Sunday, September 04, 2005
In the last several days, there has been a lot of talk about the federal government's lackluster performance during the Hurricane Katrina crisis. Not many of the talking heads on the cable networks have bothered to ask about the state and local government's culpability. However, the more one reads of the facts, the more one begins to wonder:
From the Washington Post:
Tens of thousands of people spent a fifth day awaiting evacuation from this ruined city, as Bush administration officials blamed state and local authorities for what leaders at all levels have called a failure of the country's emergency management.
Behind the scenes, a power struggle emerged, as federal officials tried to wrest authority from Louisiana Gov. Kathleen Babineaux Blanco (D). Shortly before midnight Friday, the Bush administration sent her a proposed legal memorandum asking her to request a federal takeover of the evacuation of New Orleans, a source within the state's emergency operations center said Saturday.

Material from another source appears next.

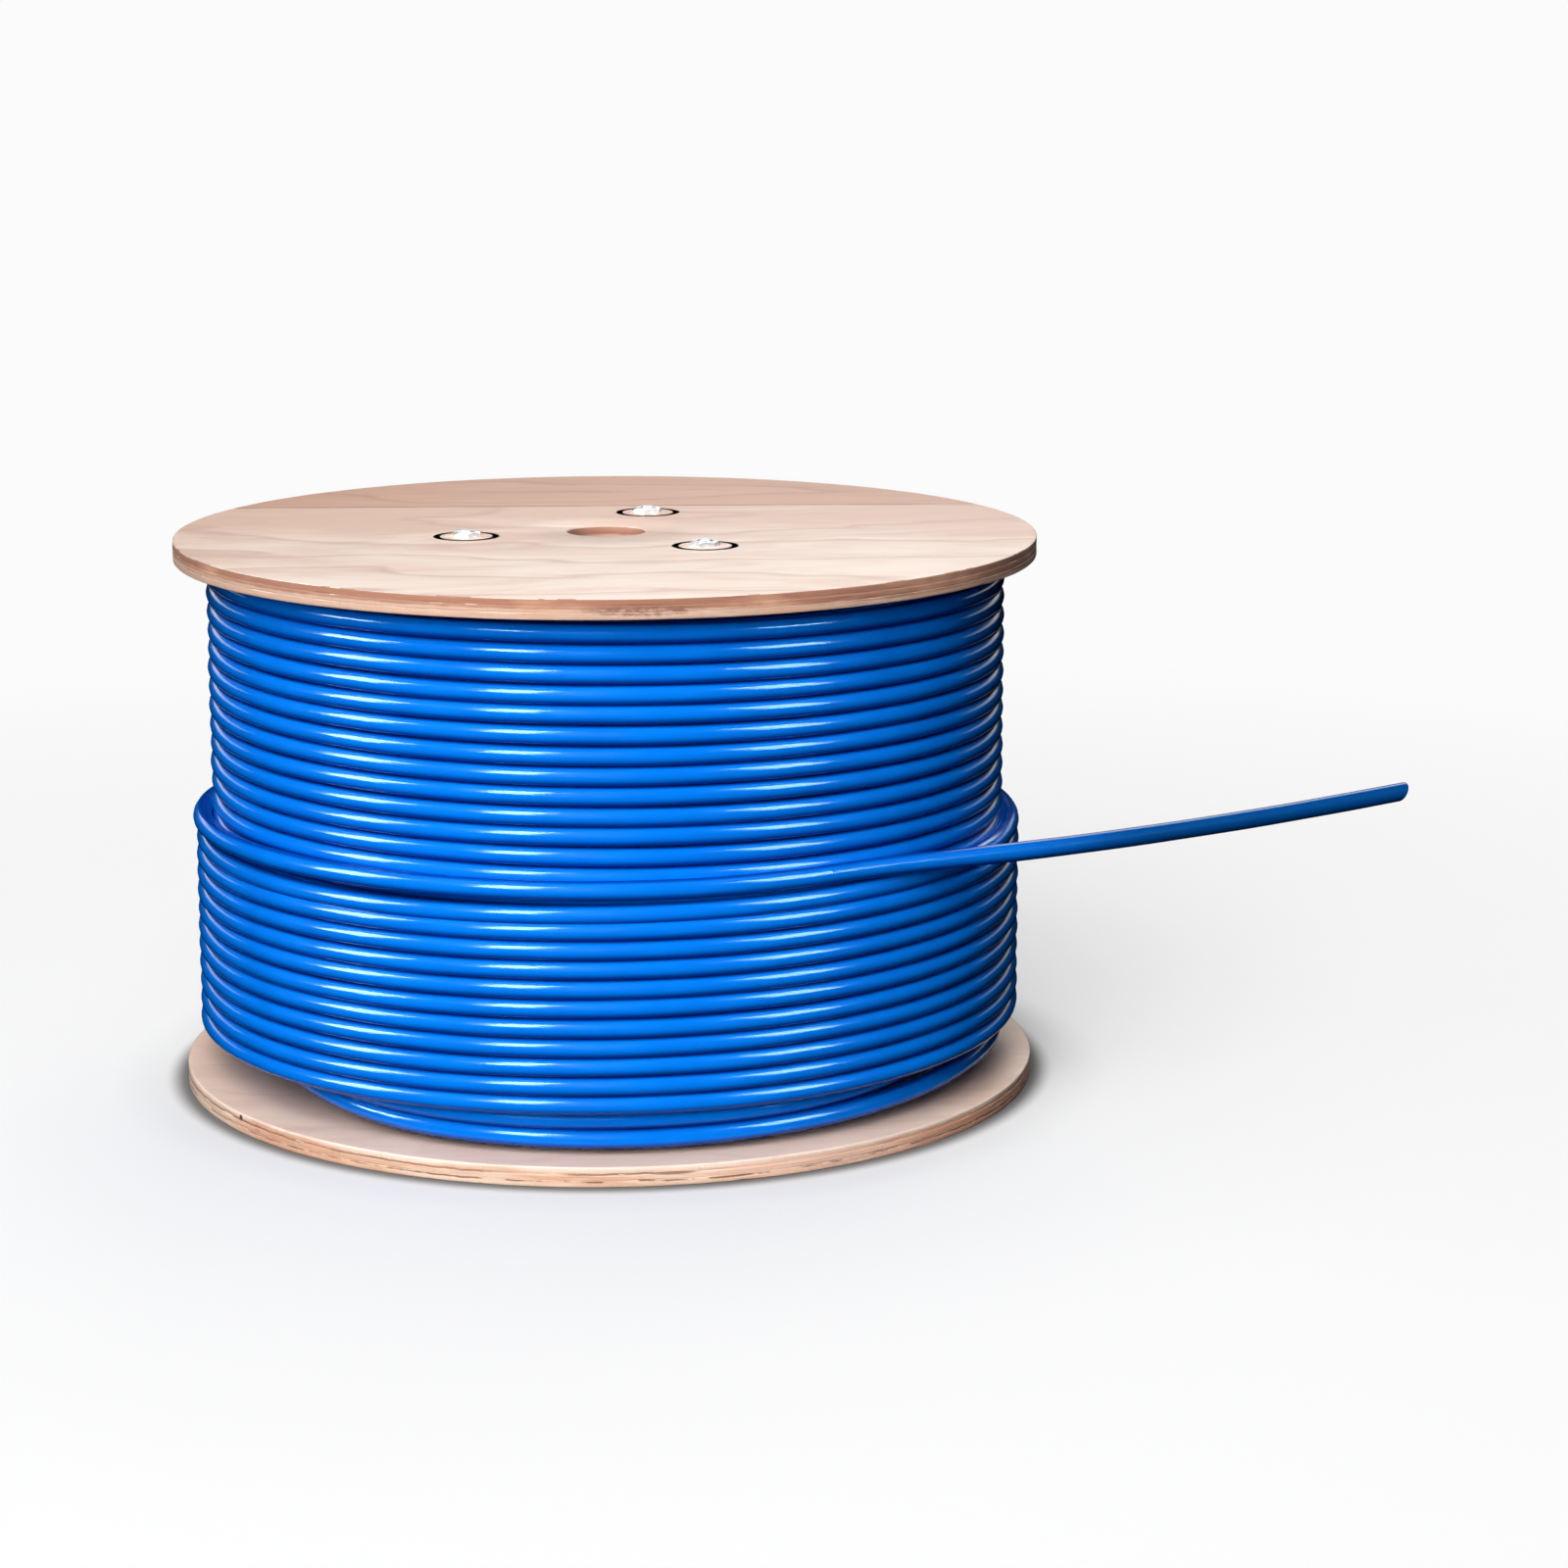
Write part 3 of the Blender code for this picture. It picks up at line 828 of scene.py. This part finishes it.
def make_tail(jacket, mats):
    """The free end, cut off at a slant, with its conductors showing in the cut."""
    points = tail_points()
    tube = sweep("free_end", points, jacket_radius, TUBE_SIDES, [jacket], end_slant=CUT_SLANT)
    tip = points[-1]
    along = (points[-1] - points[-2]).normalized()
    side = along.cross(Vector((0.0, 0.0, 1.0))).normalized()
    up = side.cross(along)

    def place(radius, turn, depth):
        offset = side * (radius * math.cos(turn)) + up * (radius * math.sin(turn))
        slant = CUT_SLANT * radius * math.sin(turn) / CABLE_RADIUS
        return tip + offset + along * (slant - depth)

    work = bmesh.new()
    work.from_mesh(tube.data)
    work.verts.ensure_lookup_table()
    last = [work.verts[i] for i in range(len(work.verts) - TUBE_SIDES, len(work.verts))]
    rings = [last]
    for radius, depth in ((0.0030, -0.00005), (0.0029, 0.0004), (0.0029, 0.0060)):
        rings.append(
            [work.verts.new(place(radius, FULL * j / TUBE_SIDES, depth)) for j in range(TUBE_SIDES)]
        )
    for a, b in zip(rings, rings[1:]):
        for j in range(TUBE_SIDES):
            k = (j + 1) % TUBE_SIDES
            work.faces.new((a[j], a[k], b[k], b[j]))
    work.faces.new(rings[-1])
    bmesh.ops.recalc_face_normals(work, faces=work.faces)
    work.to_mesh(tube.data)
    work.free()
    tube.data.set_sharp_from_angle(angle=math.radians(50.0))
    fit(tube, "cable_jacket", "cable_tail")

    def rod(name, radius, cx, cz, first_depth, last_depth, mat):
        """A short straight rod inside the jacket, its end following the cut."""
        verts = []
        for depth in (first_depth, last_depth):
            for j in range(ROD_SIDES):
                spin = FULL * j / ROD_SIDES
                x, z = cx + radius * math.cos(spin), cz + radius * math.sin(spin)
                verts.append(place(math.hypot(x, z), math.atan2(z, x), depth))
        faces = grid_faces(2, ROD_SIDES, False, True)
        faces += [tuple(range(ROD_SIDES)), tuple(reversed(range(ROD_SIDES, 2 * ROD_SIDES)))]
        faces = [tuple(reversed(f)) for f in faces]
        piece = mesh_object(name, verts, faces, [mat])
        fit(piece, "cable_jacket")

    for pair in range(4):
        middle = math.radians(45.0 + 90.0 * pair)
        across = middle + math.radians(90.0)
        for half, sign in (("a", 1.0), ("b", -1.0)):
            cx = PAIR_REACH * math.cos(middle) + sign * HALF_PAIR * math.cos(across)
            cz = PAIR_REACH * math.sin(middle) + sign * HALF_PAIR * math.sin(across)
            cover = mats["white"] if half == "b" else mats["pairs"][pair]
            label = f"conductor_{pair + 1}{half}"
            rod(f"{label}_cover", COVER_RADIUS, cx, cz, 0.0056, 0.0003, cover)
            rod(f"{label}_core", CORE_RADIUS, cx, cz, 0.0054, 0.0001, mats["copper"])
    blades = []
    for turn in (0.0, 90.0):
        spin = math.radians(turn)
        corners = []
        for depth in (0.0056, 0.0004):
            for u, v in ((-1, -1), (1, -1), (1, 1), (-1, 1)):
                wide, thick = u * BLADE_HALF_WIDTH, v * BLADE_HALF_THICKNESS
                x = wide * math.cos(spin) - thick * math.sin(spin)
                z = wide * math.sin(spin) + thick * math.cos(spin)
                corners.append(place(math.hypot(x, z), math.atan2(z, x), depth))
        blades.append(corners)
    verts = blades[0] + blades[1]
    faces = []
    for base in (0, 8):
        faces += [tuple(base + i for i in f) for f in (
            (0, 1, 2, 3), (7, 6, 5, 4), (0, 4, 5, 1), (1, 5, 6, 2), (2, 6, 7, 3), (3, 7, 4, 0))]
    separator = mesh_object("separator", verts, faces, [mats["white"]])
    fit(separator, "cable_jacket")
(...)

The administration sought unified control over all local police and state National Guard units reporting to the governor. Louisiana officials rejected the request after talks throughout the night, concerned that such a move would be comparable to a federal declaration of martial law. Some officials in the state suspected a political motive behind the request. "Quite frankly, if they'd been able to pull off taking it away from the locals, they then could have blamed everything on the locals," said the source, who does not have the authority to speak publicly.

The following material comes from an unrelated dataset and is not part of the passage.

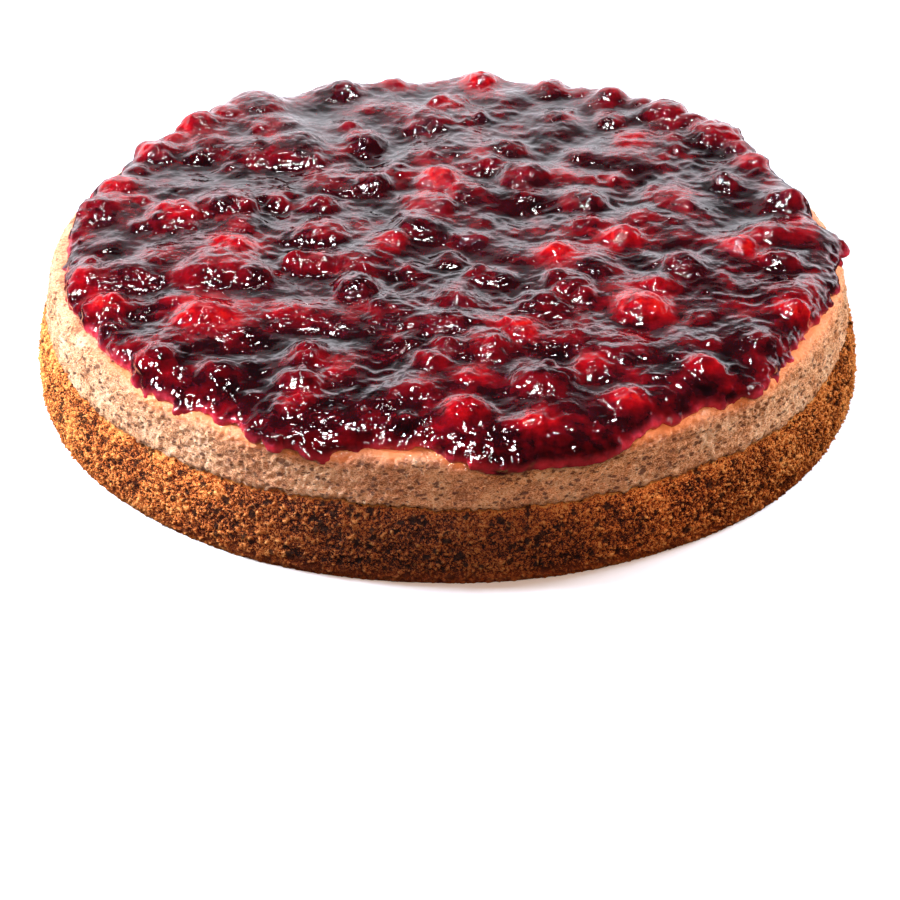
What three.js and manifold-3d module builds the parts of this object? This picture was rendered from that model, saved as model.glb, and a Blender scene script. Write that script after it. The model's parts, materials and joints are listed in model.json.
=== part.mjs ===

A senior administration official said that Bush has clear legal authority to federalize National Guard units to quell civil disturbances under the Insurrection Act and will continue to try to unify the chains of command that are split among the president, the Louisiana governor and the New Orleans mayor.
Louisiana did not reach out to a multi-state mutual aid compact for assistance until Wednesday, three state and federal officials said. As of Saturday, Blanco still had not declared a state of emergency, the senior Bush official said.
"The federal government stands ready to work with state and local officials to secure New Orleans and the state of Louisiana," White House spokesman Dan Bartlett said. "The president will not let any form of bureaucracy get in the way of protecting the citizens of Louisiana."
Blanco made two moves Saturday that protected her independence from the federal government: She created a philanthropic fund for the state's victims and hired James Lee Witt, Federal Emergency Management Agency director in the Clinton administration, to advise her on the relief effort.
Bush, who has been criticized, even by supporters, for the delayed response to the disaster, used his weekly radio address to put responsibility for the failure on lower levels of government. The magnitude of the crisis "has created tremendous problems that have strained state and local capabilities," he said. "The result is that many of our citizens simply are not getting the help they need, especially in New Orleans. And that is unacceptable."
In a Washington briefing, Homeland Security Secretary Michael Chertoff said one reason federal assets were not used more quickly was "because our constitutional system really places the primary authority in each state with the governor."
Chertoff planned to fly overnight to the New Orleans area to take charge of deploying the expanded federal and military assets for several days, he said. He said he has "full confidence" in FEMA Director Michael D. Brown, the DHS undersecretary and federal officer in charge of the Katrina response.
Brown, a frequent target of New Orleans Mayor C. Ray Nagin's wrath, said Saturday that "the mayor can order an evacuation and try to evacuate the city, but if the mayor does not have the resources to get the poor, elderly, the disabled, those who cannot, out, or if he does not even have police capacity to enforce the mandatory evacuation, to make people leave, then you end up with the kind of situation we have right now in New Orleans."
New Orleans City Council President Oliver Thomas acknowledged that the city was surprised by the number of refugees left behind, but he said FEMA should have been prepared to assist.
"Everybody shares the blame here," said Thomas. "But when you talk about the mightiest government in the world, that's a ludicrous and lame excuse. You're FEMA, and you're the big dog. And you weren't prepared either."
In Baton Rouge, Blanco acknowledged Saturday: "We did not have enough resources here to do it all. . . . The magnitude is overwhelming."
No one is going to argue that the state of Louisiana had abundant resources to deal with the crisis, which makes Governor Blanco's actions that much more perplexing. In fact, President Bush seemed to have more prescience than the Louisiana state government:
(Governor Blanco) said President Bush called and personally appealed for a mandatory evacuation for the low-lying city, which is prone to flooding.
So why weren't the warnings heeded? Why weren't the indigent and infirm bussed out of the area using the vehicles in this picture?
It seems that surely at least a few thousand could have been evacuated with these vehicles alone. In hindsight, if the Bush administration has forced thousands of New Orleanians to evacuate, would the ACLU have let that slide? It's doubtful. Moreover, how could the Feds have acted more quickly in the aftermath if Blanco wasn't even willing to cede authority to manage the situation? Just how exactly is this a federal problem if the federal authorities were not allowed to handle the mess in the first place?
Blanco and company have been more than willing to blame FEMA, DHS, and the executive branch without looking first at their own actions. If the sharks in the political water weren't so determined to pin this disaster on George W. Bush personally, perhaps we could find out more quickly what could have been done more effectively at all levels of government.